• **GIVEN DATA**:
**********

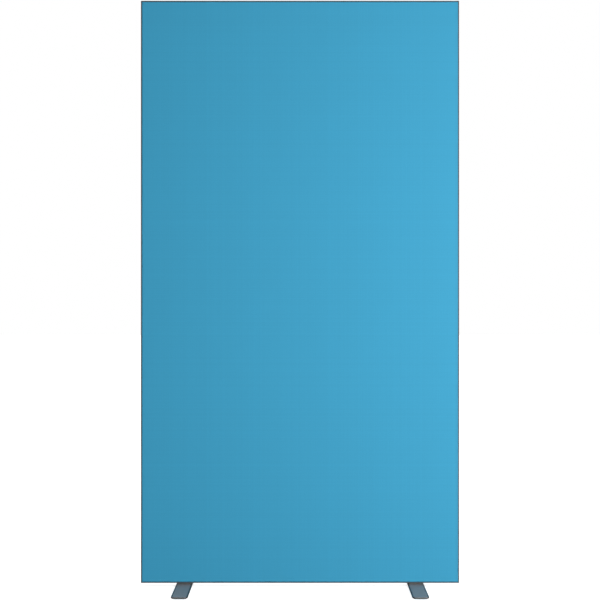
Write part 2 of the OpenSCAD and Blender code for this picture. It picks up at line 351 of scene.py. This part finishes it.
def bare_metal(name, colour, roughness, stretch, grain_scale, grain_depth):
    """Uncoated metal whose grain is drawn out along one axis, or even on a casting."""
    material, tree, shader = new_material(name, Metallic=1.0)
    grain = noise(tree, place(tree, stretch), grain_scale)
    cloudy = noise(tree, place(tree), scale=60.0)
    gloss = spread(tree, grain, roughness - 0.08, roughness + 0.08)
    surface = raised(tree, grain, grain_depth, strength=0.6)
    finish(tree, shader, uneven(tree, cloudy, colour, 0.9, 1.06), gloss, surface)
    return material


# Shapes

def block(low, high):
    """A box between two corners."""
    bm = bmesh.new()
    stretch = Matrix.Diagonal((*(high - low), 1))
    bmesh.ops.create_cube(bm, size=1, matrix=Matrix.Translation((low + high) / 2) @ stretch)
    return bm


def runs_along(edge, axis):
    """Whether a straight edge runs along an axis."""
    return abs((edge.verts[1].co - edge.verts[0].co).normalized()[axis]) > ALONG


def round_edges(bm, edges, radius, segments):
    """Rounds edges, shades the rounding smooth and gives its faces."""
    made = bmesh.ops.bevel(
        bm, geom=edges, offset=radius, offset_type="OFFSET", segments=segments,
        profile=0.5, affect="EDGES", material=-1, clamp_overlap=True,
    )
    for face in made["faces"]:
        face.smooth = True
    return made["faces"]


def finished(bm, name, materials, stands_for):
    """A piece of the screen from a finished shape, in place of a packed one."""
    mesh = bpy.data.meshes.new(name)
    bm.to_mesh(mesh)
    bm.free()
    piece = bpy.data.objects.new(name, mesh)
    bpy.context.scene.collection.objects.link(piece)
    for material in materials:
        mesh.materials.append(material)
    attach(piece, "root")
    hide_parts(stands_for)
    return piece


def skin(name, node, out, material):
    """A taut skin whose edges roll over into the frame's groove. out is -1 in front and 1 behind."""
    low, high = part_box(node)
    bm = block(low, high)
    back = [face for face in bm.faces if face.normal.y * out < -ALONG]
    bmesh.ops.delete(bm, geom=back, context="FACES")
    corners = [edge for edge in bm.edges if runs_along(edge, 1)]
    round_edges(bm, corners, SKIN_CORNER, segments=6)
    face_y = high.y if out > 0 else low.y
    rim = [edge for edge in bm.edges if all(abs(v.co.y - face_y) < WELD for v in edge.verts)]
    round_edges(bm, rim, ROLL_OVER, segments=8)
    bmesh.ops.recalc_face_normals(bm, faces=bm.faces)
    bmesh.ops.solidify(bm, geom=bm.faces, thickness=CLOTH)
    piece = finished(bm, name, [material], node)


def merged_copy(node):
    """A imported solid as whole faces, with its round faces shaded smooth."""
    bm = bmesh.new()
    bm.from_mesh(nodes[node].data)
    bmesh.ops.remove_doubles(bm, verts=bm.verts, dist=WELD)
    bmesh.ops.dissolve_limit(bm, angle_limit=FLAT, verts=bm.verts, edges=bm.edges)
    for face in bm.faces:
        face.smooth = any(FLAT < edge.calc_face_angle(0) < ROUND for edge in face.edges)
    return bm


def sharp_edges(bm, test):
    """The real edges whose two ends both pass a test."""
    return [
        edge for edge in bm.edges
        if edge.calc_face_angle(0) > EDGE and all(test(v.co) for v in edge.verts)
    ]


def profile(name, node, material):
    """One side of the frame, with the edges of its two lips rounded along it and at its mitres."""
    bm = merged_copy(node)
    face_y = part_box(node)[1].y
    lips = sharp_edges(bm, lambda co: abs(abs(co.y) - face_y) < WELD)
    round_edges(bm, lips, LIP_EDGE, segments=3)
    finished(bm, name, [material], node)


def edge_strip(name, node, material):
    """A silicone strip with all its edges well rounded, as it lies inside the rolled fabric."""
    bm = merged_copy(node)
    round_edges(bm, list(bm.edges), STRIP_EDGE, segments=4)
    finished(bm, name, [material], node)


def plate(name, node, materials, corner, rim, segments):
    """A rounded plate, with its screw holes if it has any and a rounded rim above and below.

    The rim has the last of the materials; on the feet that is a darker copy of the coat, as painted
    shade on the rounded edges.
    """
    bm = merged_copy(node)
    low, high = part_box(node)
    centre, half = (low + high) / 2, (high - low) / 2

    def on_outline(co):
        """Whether a point lies on a side or at an end of the plate, where it has no hole."""
        return abs(co.x - centre.x) > half.x - WELD or abs(co.y - centre.y) > half.y - corner - WELD

    rims = [edge for edge in sharp_edges(bm, on_outline) if not runs_along(edge, 2)]
    for face in round_edges(bm, rims, rim, segments):
        face.material_index = len(materials) - 1
    finished(bm, name, materials, node)


# The floor, the lights and the camera

def pale_floor():
    """A pale floor that fades into the backdrop and keeps only faint contact shadows.

    Seen from below it is clear, and it lets light through to what is close over it, so that the
    underside of the screen shows.
    """
    material = bpy.data.materials.new("pale_floor")
    material.use_nodes = True
    tree = material.node_tree
    tree.nodes.clear()
    output = tree.nodes.new("ShaderNodeOutputMaterial")
    matt = tree.nodes.new("ShaderNodeBsdfDiffuse")
    glow = tree.nodes.new("ShaderNodeEmission")
    both = tree.nodes.new("ShaderNodeAddShader")
    path = tree.nodes.new("ShaderNodeLightPath")
    seen = path.outputs["Is Camera Ray"]
    matt_colour = tinted(tree, seen, shaded(FLOOR_SHED), shaded(FLOOR_SEEN))
    tree.links.new(matt_colour, matt.inputs["Color"])
    away = tree.nodes.new("ShaderNodeVectorMath")
    away.operation = "LENGTH"
    tree.links.new(place(tree), away.inputs[0])
    white = spread(tree, away.outputs["Value"], FLOOR_GLOW, 1.0, FLOOR_NEAR, FLOOR_FAR)
    tree.links.new(calc(tree, "MULTIPLY", seen, white), glow.inputs["Strength"])
    tree.links.new(matt.outputs[0], both.inputs[0])
    tree.links.new(glow.outputs[0], both.inputs[1])
    from_below = tree.nodes.new("ShaderNodeNewGeometry").outputs["Backfacing"]
    from_close = calc(tree, "LESS_THAN", path.outputs["Ray Length"], CLEAR_HEIGHT)
    pane = tree.nodes.new("ShaderNodeMixShader")
    tree.links.new(calc(tree, "MAXIMUM", from_below, from_close), pane.inputs["Fac"])
    tree.links.new(both.outputs[0], pane.inputs[1])
    tree.links.new(tree.nodes.new("ShaderNodeBsdfTransparent").outputs[0], pane.inputs[2])
    tree.links.new(pane.outputs[0], output.inputs["Surface"])
    return material


def floor():
    """A wide round floor under the screen, which is a stage and no part of it."""
    bm = bmesh.new()
    bmesh.ops.create_circle(bm, cap_ends=True, segments=64, radius=FLOOR_RADIUS)
    mesh = bpy.data.meshes.new("floor")
    bm.to_mesh(mesh)
    bm.free()
    ground = bpy.data.objects.new("floor", mesh)
    bpy.context.scene.collection.objects.link(ground)
    mesh.materials.append(pale_floor())


def surroundings():
    """A white backdrop that sheds a little light of its own, and more of it behind the screen."""
    world = bpy.data.worlds.new("studio")
    bpy.context.scene.world = world
    world.use_nodes = True
    tree = world.node_tree
    way = along_axes(tree, tree.nodes.new("ShaderNodeTexCoord").outputs["Generated"])
    behind = calc(tree, "MAXIMUM", way["Y"], 0.0)
    shed = calc(tree, "MULTIPLY_ADD", behind, REAR_LIGHT, FRONT_LIGHT)
    seen = tree.nodes.new("ShaderNodeLightPath").outputs["Is Camera Ray"]
    backdrop = tree.nodes["Background"]
    backdrop.inputs["Color"].default_value = (1, 1, 1, 1)
    tree.links.new(either(tree, seen, shed, 1.0), backdrop.inputs["Strength"])


def soft_light(name, at, aim, size, power):
    """A soft box of a width and a height, which itself doesn't show."""
    light = bpy.data.lights.new(name, "AREA")
    light.shape = "RECTANGLE"
    light.size, light.size_y = size
    light.energy = power
    lamp = bpy.data.objects.new(name, light)
    bpy.context.scene.collection.objects.link(lamp)
    lamp.location = at
    lamp.rotation_euler = (Vector(aim) - Vector(at)).to_track_quat("-Z", "Y").to_euler()
    lamp.visible_camera = False


def lights():
    """A large key light at the front right, one behind at the left, and a narrow one overhead.

    The one overhead hangs just in front of the panel, so it reaches the feet right up to it.
    """
    soft_light("key_light", at=(1.87, -2.5, 0.98), aim=PANEL_MIDDLE, size=(2.4, 1.9), power=109)
    soft_light("rear_light", at=(-1.7, 2.8, 2.5), aim=PANEL_MIDDLE, size=(2.8, 2.2), power=66)
    soft_light("top_light", at=(0, -0.11, 6.0), aim=(0, -0.11, 0), size=(0.8, 0.18), power=104)


def camera():
    """A level camera straight in front of the screen."""
    data = bpy.data.cameras.new("camera")
    data.sensor_width = SENSOR
    data.lens = FOCAL_PIXELS * SENSOR / PICTURE
    data.clip_end = FARTHEST
    eye = bpy.data.objects.new("camera", data)
    bpy.context.scene.collection.objects.link(eye)
    front_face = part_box("front_fabric")[0].y
    eye.location = (0, front_face - CAMERA_DISTANCE, CAMERA_HEIGHT)
    eye.rotation_euler = (pi / 2, 0, 0)
    bpy.context.scene.camera = eye


# The screen

def skins():
    """Both skins, and the four silicone strips in the turned edges of each."""
    fabric = screen_fabric()
    skin("front_skin", "front_fabric", out=-1, material=fabric)
    skin("rear_skin", "rear_fabric", out=1, material=fabric)
    soft_strip = silicone()
    for face in ("front", "rear"):
        for side in ("bottom", "left", "top", "right"):
            edge_strip(f"{face}_{side}_silicone", f"{face}_edge_strip_{side}", soft_strip)


def frame_profiles():
    """The four mitred profiles of the frame."""
    coat = powder_coat("frame_coat_satin", FRAME_SLATE, roughness=0.66)
    for name, node in (
        ("bottom_profile", "bottom_rail"), ("left_profile", "left_stile"),
        ("top_profile", "top_rail"), ("right_profile", "right_stile"),
    ):
        profile(name, node, coat)


def feet():
    """Both plate feet, each with its spacer and its two pads."""
    coats = [
        foot_coat("foot_coat_satin", FOOT_GREY, roughness=0.40),
        # The rim coat is a darker copy: painted shade on the rounded edges of the plates
        foot_coat("foot_coat_rim_painted_shade", FOOT_RIM_SHADE_GREY, roughness=0.46),
    ]
    nylon = moulded(
        "spacer_nylon_moulded", NYLON_GREY, roughness=0.5, grain_scale=2400.0,
        grain_depth=0.02 * MM,
    )
    rubber = moulded(
        "pad_rubber_stippled", RUBBER_BLACK, roughness=0.78, grain_scale=1500.0,
        grain_depth=0.12 * MM,
    )
    for side in ("left", "right"):
        plate(
            f"{side}_foot_plate", f"{side}_foot", coats,
            corner=FOOT_CORNER, rim=FOOT_RIM, segments=5,
        )
        plate(
            f"{side}_spacer_block", f"{side}_foot_spacer", [nylon],
            corner=SPACER_CORNER, rim=SPACER_RIM, segments=3,
        )
        for end in ("front", "rear"):
            plate(
                f"{side}_{end}_rubber", f"{side}_{end}_pad", [rubber],
                corner=PAD_CORNER, rim=PAD_RIM, segments=3,
            )


def dress(names, material):
    """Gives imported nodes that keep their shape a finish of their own."""
    for name in names:
        for slot in nodes[name].material_slots:
            slot.link = "OBJECT"
            slot.material = material


def inner_metal():
    """The keys, brace and fasteners, which the skins and the feet hide."""
    cast = bare_metal(
        "key_metal_cast", CAST_METAL, roughness=0.5, stretch=(1, 1, 1),
        grain_scale=900.0, grain_depth=0.05 * MM,
    )
    drawn = bare_metal(
        "brace_metal_drawn", DRAWN_METAL, roughness=0.33, stretch=(2, 120, 120),
        grain_scale=12.0, grain_depth=0.01 * MM,
    )
    zinc = bare_metal(
        "fastener_steel_zinc", ZINC, roughness=0.34, stretch=(1, 1, 1),
        grain_scale=700.0, grain_depth=0.01 * MM,
    )
    corners = ("bottom_left", "top_left", "top_right", "bottom_right")
    dress([f"corner_key_{corner}" for corner in corners], cast)
    dress(["cross_brace"], drawn)
    dress(
        ["corner_key_screws", "brace_bracket_left", "brace_bracket_right", "brace_screws",
         "left_nut_plate", "right_nut_plate", "foot_screws"],
        zinc,
    )


def main():
    """The stage first, and then the screen from the outside in."""
    bpy.context.scene.view_settings.view_transform = "Standard"
    camera()
    surroundings()
    floor()
    lights()
    skins()
    frame_profiles()
    feet()
    inner_metal()


main()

**********

• **TASK**: For the listing above, identify each line bearing "piece".

• **SOLUTION FOR THIS TASK**:
    """A piece of the screen from a finished shape, in place of a packed one."""
    piece = bpy.data.objects.new(name, mesh)
    bpy.context.scene.collection.objects.link(piece)
    attach(piece, "root")
    return piece
    piece = finished(bm, name, [material], node)